Alongside all the hours of work on the training pitches of the City Football Academy, this reprogramming operation increasingly seemed to play out in real-time on the touchline towards the end of City’s domestic treble-winning 2018/19 season. It was certainly no secret within the squad.

“That is a victory for everybody but especially for Leroy. You know how critical I am with him,” Guardiola told his players after Sane came off the bench to seal a vital 2-0 derby win at Old Trafford.

It would have been easy for Sane to become exasperated by being the focus of Pep’s unwavering attention, but if time has allowed him to appreciate that tutelage the same can certainly be said for his current employers.
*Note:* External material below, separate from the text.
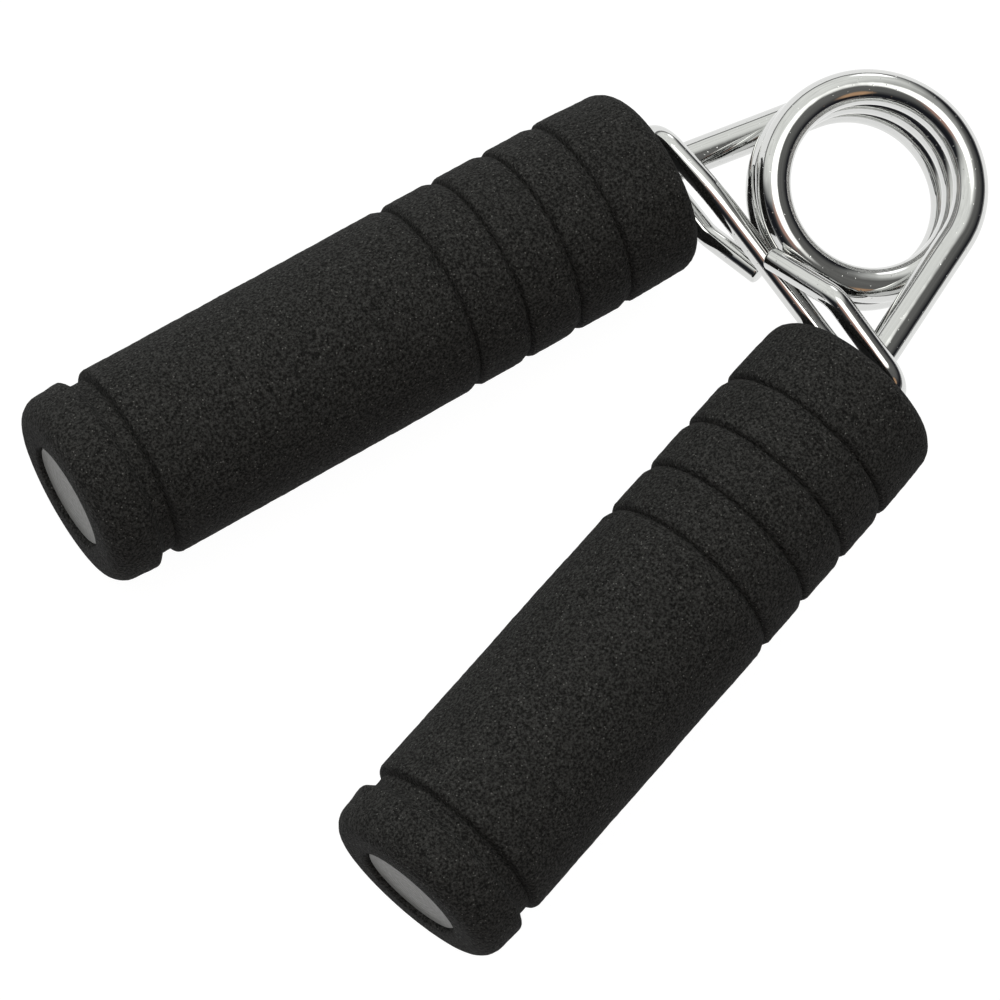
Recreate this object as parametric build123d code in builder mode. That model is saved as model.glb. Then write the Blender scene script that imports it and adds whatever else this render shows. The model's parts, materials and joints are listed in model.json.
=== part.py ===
from build123d import *
import os
from math import cos, radians, sin

# Hand grip strengthener: two foam-covered handles on the legs of a chromed torsion spring.
# A thinner wire link, hooked round both legs, keeps the handles from opening further.
#
# Millimetres and degrees. The origin is the centre of the coil. +Z runs along the coil's axis,
# +Y along the line midway between the handles, towards the coil, and +X towards the right handle.
# The object is the same after half a turn about Y, apart from the link's tips, so each left piece
# is its right piece turned over.

# Torsion spring: the wire comes off the coil tangentially, and bends where it enters a handle
wire_d = 4.95
coil_mean_r = 13.85
turn_gap = 0.45          # daylight between turns, which closes a little as the coil winds up
leg_splay = 16.5         # each leg's angle from the middle line
leg_run = 24.0           # from the coil to the bend at the handle
leg_levels_over = 1.5    # over this length the leg curves from the coil's slope to level
leg_bend_r = 14.0
leg_in_core = 57.0
half_cut = 0.7           # angle left off each half spring, where the two meet in mid coil

# Handles
handle_splay = 8.9       # each handle's angle from the middle line
bend_to_face = 1.5
grip_d = 28.0
grip_length = 95.1
grip_edge_r = 3.2
core_d = 15.2
foam_slack = 0.03        # radial clearance of the foam on its core
core_inset = 0.6         # the core's ends sit this far inside the foam's

# Grooves round the foam: four fine ones near the spring, and a wide one near the free end
fine_groove_first = 12.4
fine_groove_pitch = 8.27
fine_groove_count = 4
fine_groove_cutter_r = 1.3
fine_groove_depth = 0.85
wide_groove_at = 86.7
wide_groove_width = 3.2
wide_groove_depth = 1.2

# End plug: a flange that closes the core, on a stem pressed into the core's hollow end
plug_flange_t = 1.5
plug_stem_d = 10.9
plug_stem_length = 7.0
plug_edge = 0.3
core_hollow_length = 32.0
press_slack = 0.02

# Limiter link: an S of wire with an eye round each leg
link_wire_d = 3.3
link_y = -17.7           # the link's middle, just clear of the grips' ends
link_run_bend_x = 13.0   # the middle run bends here, up or down towards the eyes
link_run_bend_r = 30.0
link_eye_x = 24.4        # centre of the wire at the far side of an eye
link_eye_foot = 2.2
link_eye_height = 11.0
link_eye_corner_r = 3.9
link_tip_bend = (9.1, 0.15, link_eye_height)
link_tip_bend_r = 5.0
link_right_tip = (-0.8, -0.8, 3.9)
link_left_tip = (0.0, 1.4, -7.5)
link_far_dip = 0.2       # the eyes' outer ends dip towards the grips
link_lean = 4.5          # the link lies a little askew: its upper eye leans towards the coil,
link_turn = -1.6         # and its right end sits lower than its left

pitch = wire_d + turn_gap
half_coil_angle = 450 - leg_splay - half_cut
half_coil_height = pitch * half_coil_angle / 360


def in_plane(angle):
    """The level direction at this angle from the middle line, away from the coil, on the right."""
    return Vector(sin(radians(angle)), -cos(radians(angle)), 0)


def turned_over(piece):
    """The left-hand twin of a right-hand piece: the same piece after half a turn about Y."""
    with BuildPart() as twin:
        add(piece.part, rotation=(0, 180, 0))
    return twin


# Right half of the spring, from the middle of the coil up and round to the end of its leg
half_start = Plane(
    origin=(0, 0, pitch * half_cut / 360),
    x_dir=(sin(radians(half_cut)), cos(radians(half_cut)), 0),
    z_dir=(0, 0, 1),
)
coil_path = half_start * Helix(pitch, half_coil_height, coil_mean_r, lefthand=True)
coil_end = coil_path @ 1
coil_end_direction = coil_path % 1
leg_level = coil_end + (coil_end_direction + in_plane(leg_splay)).normalized() * leg_levels_over
leg_bend = leg_level + in_plane(leg_splay) * (leg_run - leg_levels_over)
leg_tip = leg_bend + in_plane(handle_splay) * leg_in_core
with BuildPart() as spring_half_right:
    with BuildSketch(Plane(origin=coil_path @ 0, z_dir=coil_path % 0)):
        Circle(wire_d / 2)
    sweep(path=coil_path)
    with BuildLine() as leg_path:
        TangentArc(coil_end, leg_level, tangent=coil_end_direction)
        FilletPolyline(leg_level, leg_bend, leg_tip, radius=leg_bend_r)
    with BuildSketch(Plane(origin=coil_end, z_dir=coil_end_direction)):
        Circle(wire_d / 2)
    sweep(path=leg_path.line)

# The right handle's profiles are drawn on a plane through its axis: x is the radius, and y the
# distance from the foam's spring end
face_centre = leg_bend + in_plane(handle_splay) * bend_to_face
handle_profile = Plane(
    origin=face_centre,
    x_dir=(cos(radians(handle_splay)), sin(radians(handle_splay)), 0),
    z_dir=(0, 0, -1),
)
handle_axis = Axis(origin=face_centre, direction=in_plane(handle_splay))

core_r = core_d / 2
grip_r = grip_d / 2
core_end = grip_length - core_inset - plug_flange_t

with BuildPart() as foam_grip_right:
    with BuildSketch(handle_profile) as grip_profile:
        wall = grip_r - core_r - foam_slack
        with Locations((grip_r, 0)):
            Rectangle(wall, grip_length, align=(Align.MAX, Align.MIN))
        outer_corners = grip_profile.vertices().group_by(Axis.X)[-1]
        fillet(outer_corners, grip_edge_r)
        fine_groove_centre_r = grip_r + fine_groove_cutter_r - fine_groove_depth
        for groove in range(fine_groove_count):
            with Locations((fine_groove_centre_r, fine_groove_first + groove * fine_groove_pitch)):
                Circle(fine_groove_cutter_r, mode=Mode.SUBTRACT)
        with Locations((grip_r, wide_groove_at)):
            Rectangle(2 * wide_groove_depth, wide_groove_width, mode=Mode.SUBTRACT)
    revolve(axis=handle_axis)

with BuildPart() as core_tube_right:
    with BuildSketch(handle_profile):
        with Locations((0, core_inset)):
            Rectangle(core_r, core_end - core_inset, align=(Align.MIN, Align.MIN))
        wire_bore_r = wire_d / 2 + press_slack
        Rectangle(wire_bore_r, core_end, align=(Align.MIN, Align.MIN), mode=Mode.SUBTRACT)
        with Locations((0, core_end)):
            hollow_r = plug_stem_d / 2 + press_slack
            Rectangle(
                hollow_r, core_hollow_length, align=(Align.MIN, Align.MAX), mode=Mode.SUBTRACT
            )
    revolve(axis=handle_axis)

with BuildPart() as end_plug_right:
    with BuildSketch(handle_profile):
        with Locations((0, core_end)):
            Rectangle(core_r, plug_flange_t, align=(Align.MIN, Align.MIN))
            Rectangle(plug_stem_d / 2, plug_stem_length, align=(Align.MIN, Align.MAX))
    revolve(axis=handle_axis)
    outer_rim = end_plug_right.edges().group_by(Axis.Y)[0]
    chamfer(outer_rim, plug_edge)

# Limiter link, in its own frame: x across, y towards the coil, z along the coil's axis
link_plane = Plane(origin=(0, link_y, 0)) * Rotation(-link_lean, 0, link_turn)
right_eye = [
    (link_run_bend_x, 0, 0),
    (link_eye_x, -link_far_dip, link_eye_foot),
    (link_eye_x, -link_far_dip, link_eye_height),
    link_tip_bend,
]
left_eye = [(-x, y, -z) for x, y, z in reversed(right_eye)]
eye_radii = [link_run_bend_r, link_eye_corner_r, link_eye_corner_r, link_tip_bend_r]
with BuildPart() as limiter_link:
    with BuildLine(link_plane) as link_path:
        FilletPolyline(
            link_left_tip, *left_eye, *right_eye, link_right_tip, radius=eye_radii[::-1] + eye_radii
        )
    with BuildSketch(Plane(origin=link_path.line @ 0, z_dir=link_path.line % 0)):
        Circle(link_wire_d / 2)
    sweep(path=link_path.line)

right_pieces = {
    "spring_half": spring_half_right,
    "foam_grip": foam_grip_right,
    "core_tube": core_tube_right,
    "end_plug": end_plug_right,
}

os.makedirs("parts", exist_ok=True)
for kind, right_piece in right_pieces.items():
    for side, piece in (("right", right_piece), ("left", turned_over(right_piece))):
        piece.part.label = f"{kind}_{side}"
        export_step(piece.part, f"parts/{kind}_{side}.step")

limiter_link.part.label = "limiter_link"
export_step(limiter_link.part, "parts/limiter_link.step")
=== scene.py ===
import json
from math import acos, cos, exp, pi, radians, sin, sqrt, tan

import bpy
from mathutils import Matrix, Vector, noise


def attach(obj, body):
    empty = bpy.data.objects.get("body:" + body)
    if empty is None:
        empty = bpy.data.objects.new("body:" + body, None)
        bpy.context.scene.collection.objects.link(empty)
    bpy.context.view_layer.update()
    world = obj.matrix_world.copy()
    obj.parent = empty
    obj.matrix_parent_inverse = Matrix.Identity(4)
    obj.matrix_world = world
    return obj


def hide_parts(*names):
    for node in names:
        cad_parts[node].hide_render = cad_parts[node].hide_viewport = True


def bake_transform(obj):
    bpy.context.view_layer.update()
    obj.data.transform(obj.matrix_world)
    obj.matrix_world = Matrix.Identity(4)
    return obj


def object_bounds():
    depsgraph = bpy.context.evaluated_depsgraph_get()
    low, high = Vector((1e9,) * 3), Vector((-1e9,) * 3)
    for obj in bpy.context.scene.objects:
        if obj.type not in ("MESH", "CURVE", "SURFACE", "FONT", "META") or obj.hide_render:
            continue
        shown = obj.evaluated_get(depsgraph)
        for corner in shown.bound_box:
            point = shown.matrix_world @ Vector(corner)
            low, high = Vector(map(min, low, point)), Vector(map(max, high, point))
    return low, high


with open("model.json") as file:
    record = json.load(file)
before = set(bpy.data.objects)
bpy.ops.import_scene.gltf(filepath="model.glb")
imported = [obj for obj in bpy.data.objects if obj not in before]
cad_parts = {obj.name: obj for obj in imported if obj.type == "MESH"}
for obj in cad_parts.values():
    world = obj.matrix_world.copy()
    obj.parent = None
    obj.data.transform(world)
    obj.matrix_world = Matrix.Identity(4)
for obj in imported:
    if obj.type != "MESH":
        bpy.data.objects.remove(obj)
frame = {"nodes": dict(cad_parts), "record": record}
cad_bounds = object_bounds()

# Hand grip strengthener. Shapes are worked out in millimetres in the CAD's frame: origin at the
# centre of the coil, +Z along the coil's axis, +Y towards the coil, +X towards the right handle.
MM = 0.001
HALF_TURN = Matrix.Rotation(pi, 4, "Y")   # carries a right-hand piece onto its left-hand twin

# Spring wire, with the CAD's own driving dimensions
WIRE_R = 4.95 / 2
COIL_R = 13.85
PITCH = 5.4
LEG_SPLAY = radians(16.5)
LEG_RUN = 24.0
LEG_LEVELS_OVER = 1.5
LEG_BEND_R = 14.0
LEG_IN_CORE = 57.0
HANDLE_SPLAY = radians(8.9)
HALF_COIL = radians(450) - LEG_SPLAY   # how far round the coil goes from its middle to a leg
COIL_STEP = radians(2)                 # between points on the coil's centreline

# Limiter link, in its own plane: x across, y towards the coil, z along the coil's axis
LINK_R = 3.3 / 2
LINK_Y = -17.7
LINK_LEAN = radians(4.5)
LINK_TURN = radians(-1.6)
LINK_RIGHT_EYE = [(13.0, 0, 0), (24.4, -0.2, 2.2), (24.4, -0.2, 11.0), (9.1, 0.15, 11.0)]
LINK_EYE_RADII = [30.0, 3.9, 3.9, 5.0]
LINK_RIGHT_TIP = (-0.8, -0.8, 3.9)
LINK_LEFT_TIP = (0.0, 1.4, -7.5)
LINK_TIP_EDGE = 0.45        # the rims of the cut tips are rounded by this much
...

When Guardiola arrived in Munich for the 2013/14, he was still bathed in the glow of his imperial period at Barcelona - his genius largely unquestioned in the days before “Fraudiola” and all of that.

The first murmurings against his pre-eminence took hold in Bavaria. Bayern won the Bundesliga in each of Guardiola’s three seasons in charge but could not add another Champions League, meaning they never matched the treble-winning exploits of his immediate successor Jupp Heynckes.

Positional play and repeated, methodical playing patterns might have been the Guardiola way or the Barcelona way, but it certainly was not the Bayern way. The club's prominent grandees rarely missed an opportunity to point this out.

One of the few upsides of a humiliating 4-0 Champions League semi-final defeat to Real Madrid for Pep was that it meant he would never doubt his principles again. Nursing a 1-0 first-leg deficit, he bowed to player pressure to adopt a more attacking, vertical style and Carlo Ancelotti’s Madrid put them to the sword.

Julian Nagelsmann has been spoken about as an eventual successor to Pep Guardiola. (Roland Krivec/DeFodi Images via Getty Images)

Ah, yes. Ancelotti. The kindly, grandfatherly Italian coach was selected as Guardiola’s successor when he headed to Manchester. Initial noises from Bayern spoke of a more relaxed atmosphere, with players liberated by the removal of all that Catalan intensity.

They retained the title under Ancelotti but soon things started to resemble a group of prodigious children acting up under a supply teacher. A Champions League thumping at Paris Saint-Germain spelled the end for Ancelotti in a competition he had once made his own.

After Heynckes returned to steady the ship as caretaker, Bayern gradually moved back towards the course Guardiola charted for them. Niko Kovac might have underwhelmed, but Hansi Flick returned them to the top of the European game with a ravenous high-pressing approach.

Now they are hitting their stride under Julian Nagelsmann, a coach who has far more in common with Guardiola than any notion of Bayern’s old-school traditions

“For me he is the best coach in the Bundesliga, a great tactical coach, I think he is a young Pep Guardiola,” German football journalist and former Mainz footballer Guido Schafer told City Is Ours last month ahead of City’s Champions League match with RB Leipzig, who Nagelsmann left to join Bayern after last season.

“He told us he loves Pep’s style. It’s quite a similar style, he wants all possession like Guardiola.”

Bayern, like Sane, learned it was worth going through short-term change and pain for long-term gain under Guardiola’s imperious guidance. He has reprogrammed both of them.